Task requirements
Each line of the data that includes the string "attach" is to be copied out.

Source data
--- Start ---
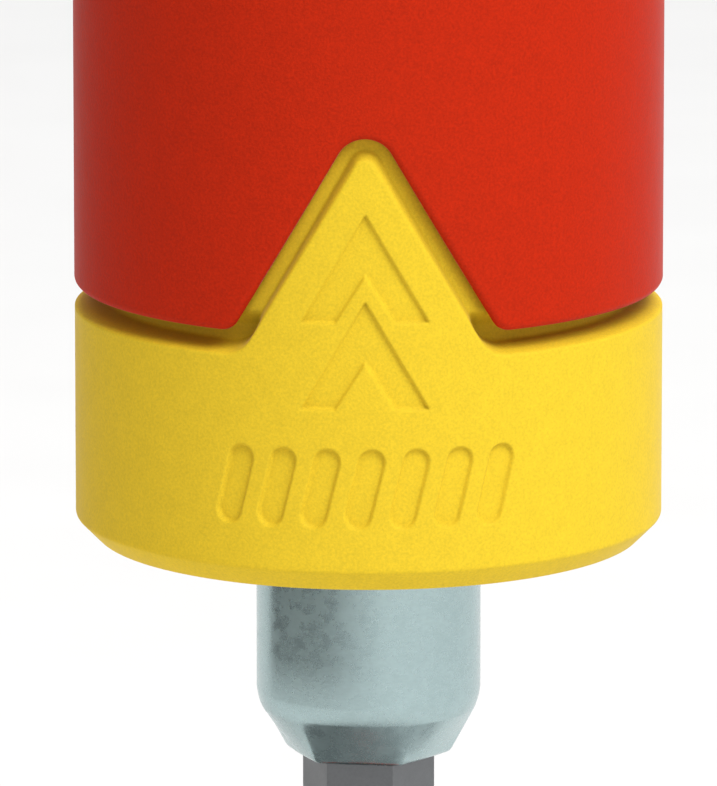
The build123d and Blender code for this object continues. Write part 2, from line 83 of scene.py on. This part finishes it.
--- End ---
--- Start ---
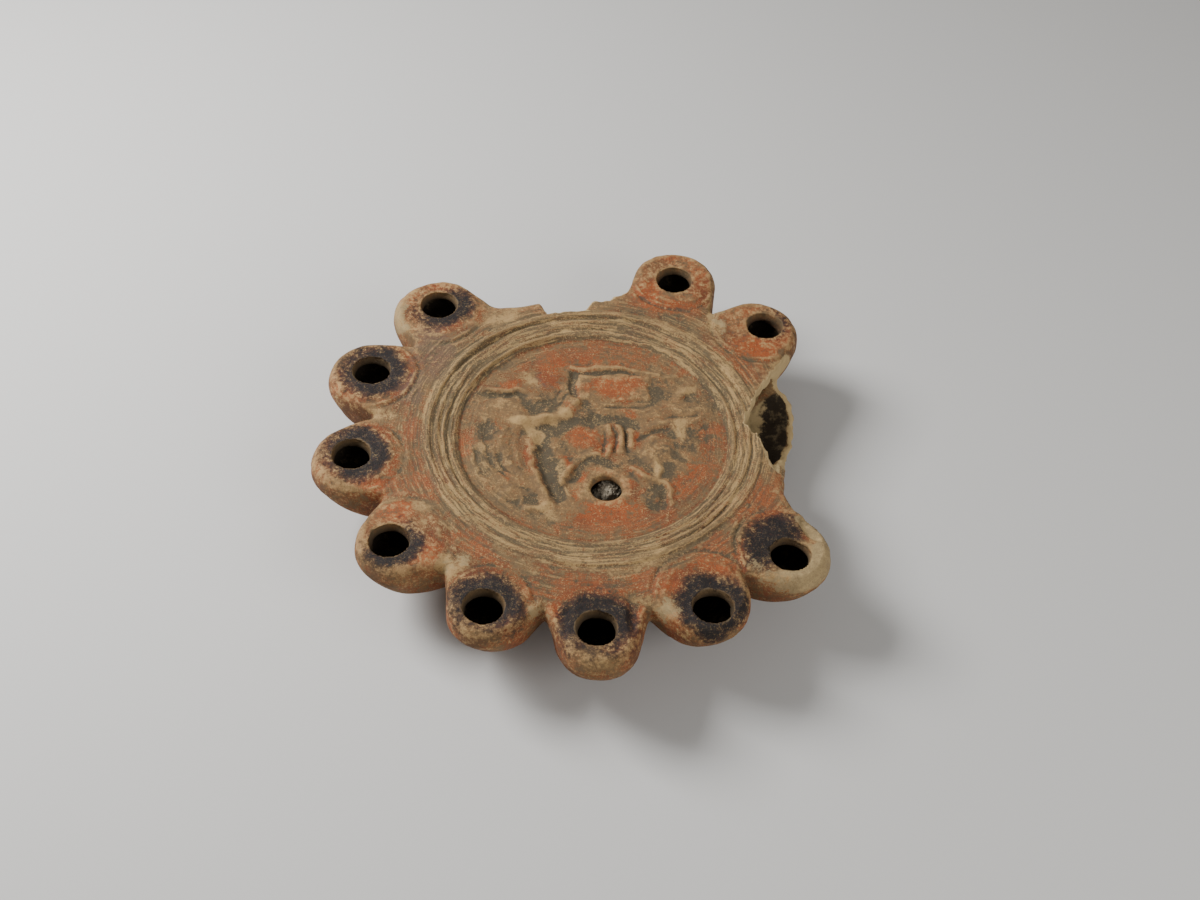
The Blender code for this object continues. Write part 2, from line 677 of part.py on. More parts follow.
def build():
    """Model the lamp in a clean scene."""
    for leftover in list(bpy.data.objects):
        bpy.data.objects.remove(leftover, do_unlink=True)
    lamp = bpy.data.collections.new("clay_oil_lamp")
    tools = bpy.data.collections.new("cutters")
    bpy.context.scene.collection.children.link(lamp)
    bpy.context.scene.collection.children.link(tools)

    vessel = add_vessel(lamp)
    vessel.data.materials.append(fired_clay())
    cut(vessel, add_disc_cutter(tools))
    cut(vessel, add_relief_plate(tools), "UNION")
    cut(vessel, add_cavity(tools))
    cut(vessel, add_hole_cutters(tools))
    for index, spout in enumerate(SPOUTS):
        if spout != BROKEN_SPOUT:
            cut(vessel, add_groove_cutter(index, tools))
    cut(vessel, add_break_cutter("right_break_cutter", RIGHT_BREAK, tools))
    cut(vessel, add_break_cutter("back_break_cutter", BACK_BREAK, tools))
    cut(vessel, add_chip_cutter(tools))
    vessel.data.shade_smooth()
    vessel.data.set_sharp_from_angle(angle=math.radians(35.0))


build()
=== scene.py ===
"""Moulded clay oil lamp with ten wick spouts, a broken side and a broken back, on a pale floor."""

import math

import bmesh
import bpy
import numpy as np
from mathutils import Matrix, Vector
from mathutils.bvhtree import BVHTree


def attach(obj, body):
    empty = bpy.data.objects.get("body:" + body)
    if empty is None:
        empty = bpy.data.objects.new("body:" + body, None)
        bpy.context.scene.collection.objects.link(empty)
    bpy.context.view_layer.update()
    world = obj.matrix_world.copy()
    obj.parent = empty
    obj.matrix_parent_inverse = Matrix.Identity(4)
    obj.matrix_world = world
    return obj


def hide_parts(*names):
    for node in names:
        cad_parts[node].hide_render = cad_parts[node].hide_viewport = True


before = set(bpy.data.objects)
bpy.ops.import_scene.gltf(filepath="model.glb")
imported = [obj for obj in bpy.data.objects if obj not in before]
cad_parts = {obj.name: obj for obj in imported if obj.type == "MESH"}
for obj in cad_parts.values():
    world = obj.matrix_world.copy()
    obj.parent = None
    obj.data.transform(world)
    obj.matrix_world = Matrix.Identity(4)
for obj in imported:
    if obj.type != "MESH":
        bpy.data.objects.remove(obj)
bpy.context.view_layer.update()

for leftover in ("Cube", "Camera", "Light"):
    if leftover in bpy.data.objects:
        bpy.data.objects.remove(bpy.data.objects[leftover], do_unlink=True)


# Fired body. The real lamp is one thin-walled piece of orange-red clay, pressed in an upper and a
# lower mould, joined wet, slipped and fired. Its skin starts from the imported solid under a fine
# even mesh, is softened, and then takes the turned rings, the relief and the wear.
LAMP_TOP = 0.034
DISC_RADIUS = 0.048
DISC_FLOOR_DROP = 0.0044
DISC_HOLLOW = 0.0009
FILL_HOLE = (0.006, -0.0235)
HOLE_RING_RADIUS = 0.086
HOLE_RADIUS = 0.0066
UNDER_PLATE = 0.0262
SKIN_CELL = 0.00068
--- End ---
--- Start ---
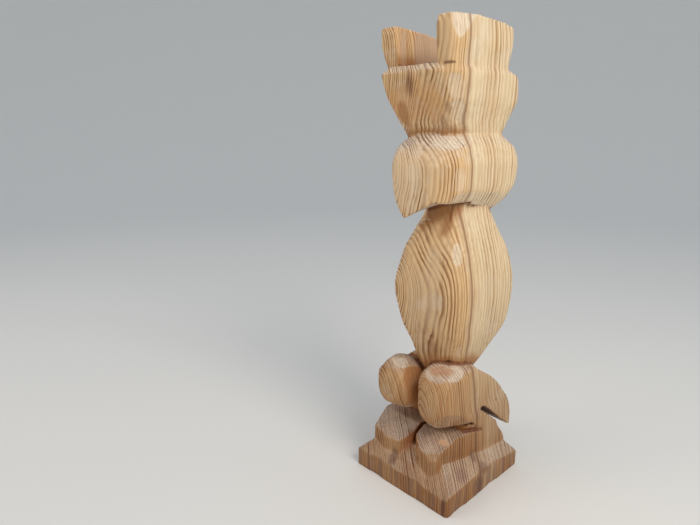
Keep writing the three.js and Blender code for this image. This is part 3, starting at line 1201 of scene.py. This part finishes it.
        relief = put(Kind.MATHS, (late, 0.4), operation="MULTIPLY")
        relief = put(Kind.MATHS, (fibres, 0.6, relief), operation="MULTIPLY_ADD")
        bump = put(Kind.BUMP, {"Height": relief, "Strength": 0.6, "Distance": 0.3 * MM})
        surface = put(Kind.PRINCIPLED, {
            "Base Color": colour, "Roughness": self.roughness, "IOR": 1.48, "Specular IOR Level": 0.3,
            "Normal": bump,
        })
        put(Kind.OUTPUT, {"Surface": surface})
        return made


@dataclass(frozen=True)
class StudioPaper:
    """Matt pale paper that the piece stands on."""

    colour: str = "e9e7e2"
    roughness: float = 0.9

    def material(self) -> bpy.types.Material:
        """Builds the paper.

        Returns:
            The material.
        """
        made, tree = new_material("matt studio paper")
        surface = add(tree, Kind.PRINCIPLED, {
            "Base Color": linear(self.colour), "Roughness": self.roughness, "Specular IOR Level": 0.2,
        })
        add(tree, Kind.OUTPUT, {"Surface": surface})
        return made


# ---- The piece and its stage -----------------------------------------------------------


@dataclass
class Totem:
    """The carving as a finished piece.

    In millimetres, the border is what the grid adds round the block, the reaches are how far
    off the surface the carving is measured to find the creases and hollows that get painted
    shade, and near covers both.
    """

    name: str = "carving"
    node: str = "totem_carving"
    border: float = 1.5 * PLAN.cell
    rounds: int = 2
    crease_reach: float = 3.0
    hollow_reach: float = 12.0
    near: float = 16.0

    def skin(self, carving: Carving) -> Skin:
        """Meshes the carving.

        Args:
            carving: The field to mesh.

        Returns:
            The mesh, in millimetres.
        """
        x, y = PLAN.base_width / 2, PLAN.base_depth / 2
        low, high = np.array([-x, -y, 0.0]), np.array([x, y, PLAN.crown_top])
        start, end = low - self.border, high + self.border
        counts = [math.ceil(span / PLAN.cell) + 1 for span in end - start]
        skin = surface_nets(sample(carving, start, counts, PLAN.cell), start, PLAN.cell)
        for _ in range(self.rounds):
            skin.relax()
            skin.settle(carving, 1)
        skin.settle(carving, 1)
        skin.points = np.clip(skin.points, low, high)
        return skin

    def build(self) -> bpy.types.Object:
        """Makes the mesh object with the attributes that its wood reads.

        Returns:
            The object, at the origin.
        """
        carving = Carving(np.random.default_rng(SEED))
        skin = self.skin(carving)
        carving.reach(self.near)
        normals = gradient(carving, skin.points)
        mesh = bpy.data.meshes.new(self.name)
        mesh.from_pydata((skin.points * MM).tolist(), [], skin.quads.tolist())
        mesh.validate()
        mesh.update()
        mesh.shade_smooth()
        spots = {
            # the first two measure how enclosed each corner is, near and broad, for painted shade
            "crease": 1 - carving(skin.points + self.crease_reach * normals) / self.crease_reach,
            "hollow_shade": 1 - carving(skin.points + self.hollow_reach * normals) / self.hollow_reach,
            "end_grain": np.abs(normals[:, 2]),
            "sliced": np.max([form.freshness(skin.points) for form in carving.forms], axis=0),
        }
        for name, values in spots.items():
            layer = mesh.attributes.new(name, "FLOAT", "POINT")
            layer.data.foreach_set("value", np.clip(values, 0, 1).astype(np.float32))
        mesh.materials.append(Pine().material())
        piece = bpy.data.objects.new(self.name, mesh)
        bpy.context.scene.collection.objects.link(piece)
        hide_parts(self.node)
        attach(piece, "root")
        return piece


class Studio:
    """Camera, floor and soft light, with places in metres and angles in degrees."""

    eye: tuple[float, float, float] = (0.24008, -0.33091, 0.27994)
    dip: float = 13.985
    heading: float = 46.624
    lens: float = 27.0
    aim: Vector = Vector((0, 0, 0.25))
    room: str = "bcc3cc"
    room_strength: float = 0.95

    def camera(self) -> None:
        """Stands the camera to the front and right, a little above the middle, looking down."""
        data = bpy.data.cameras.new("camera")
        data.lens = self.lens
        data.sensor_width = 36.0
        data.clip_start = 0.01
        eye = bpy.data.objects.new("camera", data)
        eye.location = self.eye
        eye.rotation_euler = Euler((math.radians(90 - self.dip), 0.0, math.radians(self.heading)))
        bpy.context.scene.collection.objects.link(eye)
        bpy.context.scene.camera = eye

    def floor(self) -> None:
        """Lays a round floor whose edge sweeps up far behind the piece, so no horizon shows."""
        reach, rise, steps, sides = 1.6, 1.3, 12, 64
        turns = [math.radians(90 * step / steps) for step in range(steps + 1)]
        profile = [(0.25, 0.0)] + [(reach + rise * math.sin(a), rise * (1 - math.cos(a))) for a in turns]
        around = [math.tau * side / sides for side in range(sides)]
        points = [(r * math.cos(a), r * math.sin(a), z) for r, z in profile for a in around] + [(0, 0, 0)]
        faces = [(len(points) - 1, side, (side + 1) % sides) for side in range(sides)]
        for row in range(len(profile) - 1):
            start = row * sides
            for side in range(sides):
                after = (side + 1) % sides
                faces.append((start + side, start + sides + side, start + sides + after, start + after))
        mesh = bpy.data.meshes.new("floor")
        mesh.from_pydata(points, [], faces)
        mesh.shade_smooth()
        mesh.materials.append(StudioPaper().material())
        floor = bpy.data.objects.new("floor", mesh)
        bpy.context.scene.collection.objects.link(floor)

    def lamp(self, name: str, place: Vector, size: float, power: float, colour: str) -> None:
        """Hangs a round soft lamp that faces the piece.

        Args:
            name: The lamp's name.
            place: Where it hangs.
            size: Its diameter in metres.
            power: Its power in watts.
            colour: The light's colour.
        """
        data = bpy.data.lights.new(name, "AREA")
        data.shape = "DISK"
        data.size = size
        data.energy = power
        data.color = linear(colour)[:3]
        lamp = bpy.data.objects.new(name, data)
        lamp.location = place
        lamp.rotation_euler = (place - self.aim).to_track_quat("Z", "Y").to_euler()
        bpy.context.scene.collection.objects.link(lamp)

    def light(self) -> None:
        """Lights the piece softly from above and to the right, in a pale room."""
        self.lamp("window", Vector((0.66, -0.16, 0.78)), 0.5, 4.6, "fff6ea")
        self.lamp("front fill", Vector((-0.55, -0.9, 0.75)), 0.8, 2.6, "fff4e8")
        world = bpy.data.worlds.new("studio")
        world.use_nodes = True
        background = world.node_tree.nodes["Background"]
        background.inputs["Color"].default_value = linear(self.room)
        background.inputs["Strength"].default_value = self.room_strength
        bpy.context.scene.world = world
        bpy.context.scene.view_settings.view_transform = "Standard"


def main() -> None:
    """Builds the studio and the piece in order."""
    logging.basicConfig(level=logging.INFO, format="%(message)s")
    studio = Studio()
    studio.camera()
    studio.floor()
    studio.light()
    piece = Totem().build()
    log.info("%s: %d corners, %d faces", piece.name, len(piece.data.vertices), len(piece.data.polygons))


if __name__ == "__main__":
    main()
--- End ---
Output of the task
def attach(obj, body):
        attach(piece, "root")